Clabo is the State Fire Meteorologist for South Dakota. When a big wild land fire pops up he is the meteorologist on scene. Clabo says indicators point to above normal temperatures and normal precipitation this spring. He says it won’t likely be enough to break the drought.
“We’re so far behind as far as precipitation in the past 12 months that it’s really going to take a substantial period of above average precipitation and either average or cooler than average temperatures to bring us back to where we need to be,” says Clabo.
There are those homeowners who are heeding these warnings. On a warm fall afternoon Jeffrey Bailie just finished shaking hands with U.S. Senator John Thune.
“Hey guys did you all get recruited and put to work here,” asks Thune.

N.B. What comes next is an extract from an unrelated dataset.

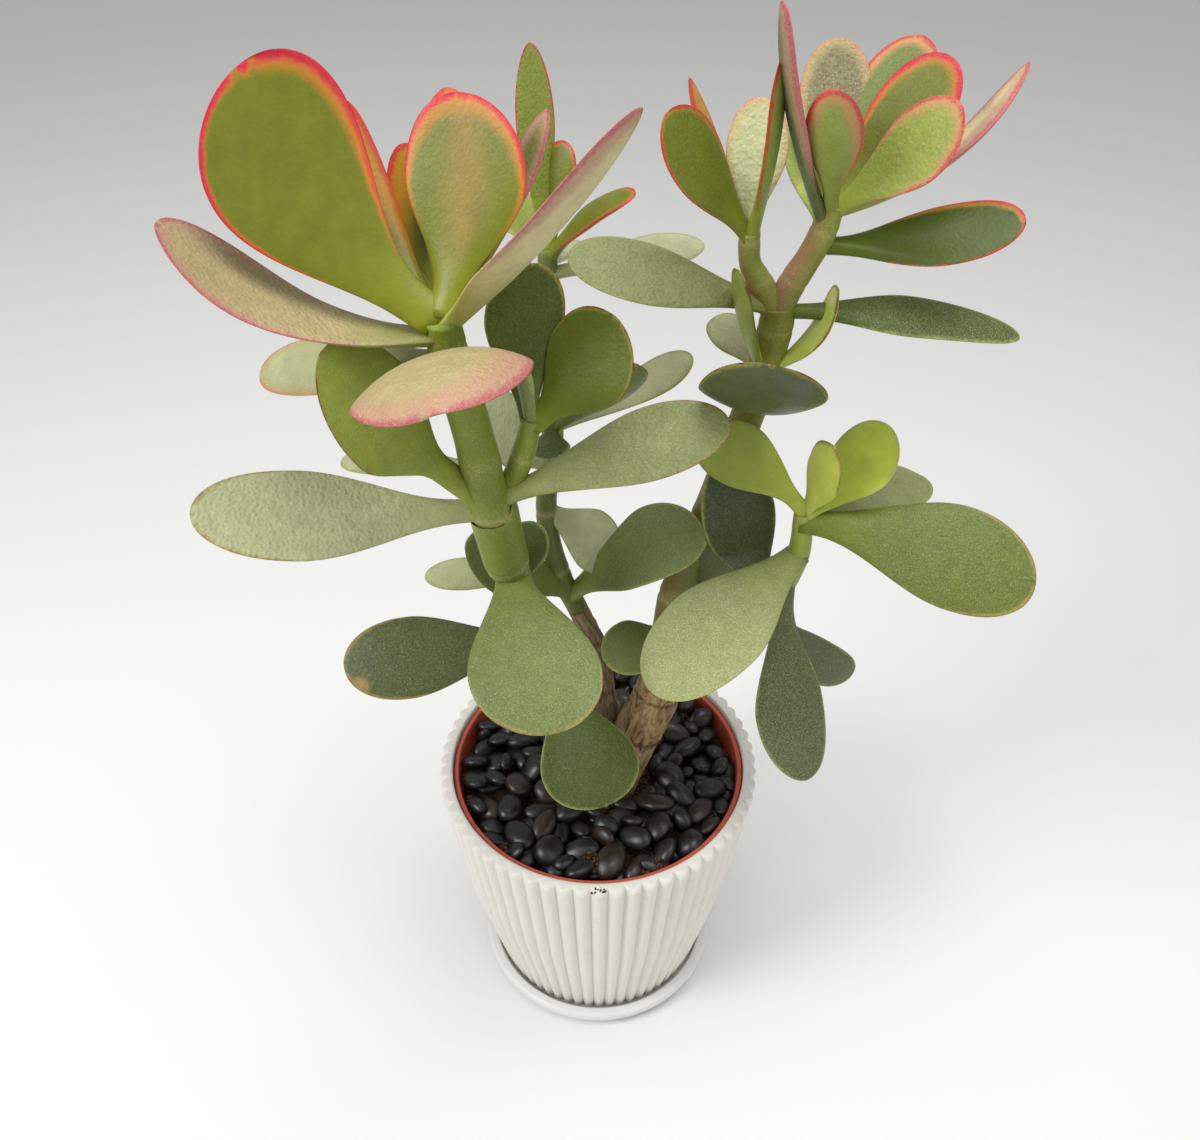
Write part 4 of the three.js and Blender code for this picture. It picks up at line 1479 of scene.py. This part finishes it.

Thune is standing in front of a large wood chipper parked in Bailie’s driveway. A crew of workers is thinning the trees around the Bailie home. The Senator is on a tour of this fire prone neighborhood. Bailie takes a moment to stress to Senator Thune the importance of government programs that help landowners deal with reducing trees in places like this.
“I’ll tell you without the programs that helped to make this happen today, we most likely would have elected to pass on it quite honestly. But the additional thing is it gave us a platform to go to our neighbors. And people are starting to recognize the importance of you got to take the initiative but a little bit of incentive goes a long way,” says Bailie
Bailie had his property cleared last fall. But fire managers stress it’s not too late for homeowners to get ready for this fire season. Officials note it’s not only the drought that could make this a difficult spring and summer. The budget sequestration out of Washington could leave fewer firefighting resources this year. Officials say this should be all the more reason for homeowners to prepare their own properties now.